▶ Raw data:
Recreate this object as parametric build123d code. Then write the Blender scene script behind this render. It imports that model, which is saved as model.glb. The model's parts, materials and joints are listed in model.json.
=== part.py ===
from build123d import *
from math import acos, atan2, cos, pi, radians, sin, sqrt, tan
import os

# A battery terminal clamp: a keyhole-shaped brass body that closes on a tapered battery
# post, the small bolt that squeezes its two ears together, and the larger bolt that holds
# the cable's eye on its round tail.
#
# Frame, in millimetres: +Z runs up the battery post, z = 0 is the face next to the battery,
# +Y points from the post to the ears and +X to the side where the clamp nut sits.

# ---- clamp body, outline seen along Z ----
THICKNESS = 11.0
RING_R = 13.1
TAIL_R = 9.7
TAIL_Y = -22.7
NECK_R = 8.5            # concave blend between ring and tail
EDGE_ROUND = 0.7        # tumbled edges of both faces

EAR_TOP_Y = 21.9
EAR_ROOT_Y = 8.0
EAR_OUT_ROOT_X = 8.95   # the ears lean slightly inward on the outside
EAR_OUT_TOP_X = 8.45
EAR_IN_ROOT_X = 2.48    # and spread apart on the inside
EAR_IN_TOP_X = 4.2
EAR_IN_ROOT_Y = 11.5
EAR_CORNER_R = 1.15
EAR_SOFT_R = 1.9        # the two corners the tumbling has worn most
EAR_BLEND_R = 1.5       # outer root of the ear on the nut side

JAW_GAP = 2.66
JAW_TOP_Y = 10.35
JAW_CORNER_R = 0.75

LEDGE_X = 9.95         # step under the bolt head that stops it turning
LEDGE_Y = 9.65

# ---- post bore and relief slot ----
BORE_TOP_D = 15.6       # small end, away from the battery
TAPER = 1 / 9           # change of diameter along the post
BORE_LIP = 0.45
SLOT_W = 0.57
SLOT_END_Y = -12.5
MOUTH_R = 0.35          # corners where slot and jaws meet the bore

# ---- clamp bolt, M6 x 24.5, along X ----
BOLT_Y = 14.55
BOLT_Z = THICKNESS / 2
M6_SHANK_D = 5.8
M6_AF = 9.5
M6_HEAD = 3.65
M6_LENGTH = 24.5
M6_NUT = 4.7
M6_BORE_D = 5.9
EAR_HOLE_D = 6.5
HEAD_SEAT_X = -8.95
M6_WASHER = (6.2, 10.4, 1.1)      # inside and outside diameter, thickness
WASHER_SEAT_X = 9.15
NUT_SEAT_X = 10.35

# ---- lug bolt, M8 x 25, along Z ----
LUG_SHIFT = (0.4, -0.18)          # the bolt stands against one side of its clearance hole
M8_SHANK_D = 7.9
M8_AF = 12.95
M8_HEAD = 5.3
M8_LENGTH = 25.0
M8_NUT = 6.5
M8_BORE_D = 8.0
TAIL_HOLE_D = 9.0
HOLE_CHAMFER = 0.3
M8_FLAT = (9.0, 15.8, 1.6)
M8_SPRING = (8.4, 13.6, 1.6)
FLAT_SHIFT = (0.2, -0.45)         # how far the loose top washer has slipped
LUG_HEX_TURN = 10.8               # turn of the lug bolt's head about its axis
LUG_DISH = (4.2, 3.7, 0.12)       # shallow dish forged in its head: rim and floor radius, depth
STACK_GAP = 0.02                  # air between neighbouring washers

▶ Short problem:
Give the complete listing a second time, exactly as it reads.

▶ Result:
Recreate this object as parametric build123d code. Then write the Blender scene script behind this render. It imports that model, which is saved as model.glb. The model's parts, materials and joints are listed in model.json.
=== part.py ===
from build123d import *
from math import acos, atan2, cos, pi, radians, sin, sqrt, tan
import os

# A battery terminal clamp: a keyhole-shaped brass body that closes on a tapered battery
# post, the small bolt that squeezes its two ears together, and the larger bolt that holds
# the cable's eye on its round tail.
#
# Frame, in millimetres: +Z runs up the battery post, z = 0 is the face next to the battery,
# +Y points from the post to the ears and +X to the side where the clamp nut sits.

# ---- clamp body, outline seen along Z ----
THICKNESS = 11.0
RING_R = 13.1
TAIL_R = 9.7
TAIL_Y = -22.7
NECK_R = 8.5            # concave blend between ring and tail
EDGE_ROUND = 0.7        # tumbled edges of both faces

EAR_TOP_Y = 21.9
EAR_ROOT_Y = 8.0
EAR_OUT_ROOT_X = 8.95   # the ears lean slightly inward on the outside
EAR_OUT_TOP_X = 8.45
EAR_IN_ROOT_X = 2.48    # and spread apart on the inside
EAR_IN_TOP_X = 4.2
EAR_IN_ROOT_Y = 11.5
EAR_CORNER_R = 1.15
EAR_SOFT_R = 1.9        # the two corners the tumbling has worn most
EAR_BLEND_R = 1.5       # outer root of the ear on the nut side

JAW_GAP = 2.66
JAW_TOP_Y = 10.35
JAW_CORNER_R = 0.75

LEDGE_X = 9.95         # step under the bolt head that stops it turning
LEDGE_Y = 9.65

# ---- post bore and relief slot ----
BORE_TOP_D = 15.6       # small end, away from the battery
TAPER = 1 / 9           # change of diameter along the post
BORE_LIP = 0.45
SLOT_W = 0.57
SLOT_END_Y = -12.5
MOUTH_R = 0.35          # corners where slot and jaws meet the bore

# ---- clamp bolt, M6 x 24.5, along X ----
BOLT_Y = 14.55
BOLT_Z = THICKNESS / 2
M6_SHANK_D = 5.8
M6_AF = 9.5
M6_HEAD = 3.65
M6_LENGTH = 24.5
M6_NUT = 4.7
M6_BORE_D = 5.9
EAR_HOLE_D = 6.5
HEAD_SEAT_X = -8.95
M6_WASHER = (6.2, 10.4, 1.1)      # inside and outside diameter, thickness
WASHER_SEAT_X = 9.15
NUT_SEAT_X = 10.35

# ---- lug bolt, M8 x 25, along Z ----
LUG_SHIFT = (0.4, -0.18)          # the bolt stands against one side of its clearance hole
M8_SHANK_D = 7.9
M8_AF = 12.95
M8_HEAD = 5.3
M8_LENGTH = 25.0
M8_NUT = 6.5
M8_BORE_D = 8.0
TAIL_HOLE_D = 9.0
HOLE_CHAMFER = 0.3
M8_FLAT = (9.0, 15.8, 1.6)
M8_SPRING = (8.4, 13.6, 1.6)
FLAT_SHIFT = (0.2, -0.45)         # how far the loose top washer has slipped
LUG_HEX_TURN = 10.8               # turn of the lug bolt's head about its axis
LUG_DISH = (4.2, 3.7, 0.12)       # shallow dish forged in its head: rim and floor radius, depth
STACK_GAP = 0.02                  # air between neighbouring washers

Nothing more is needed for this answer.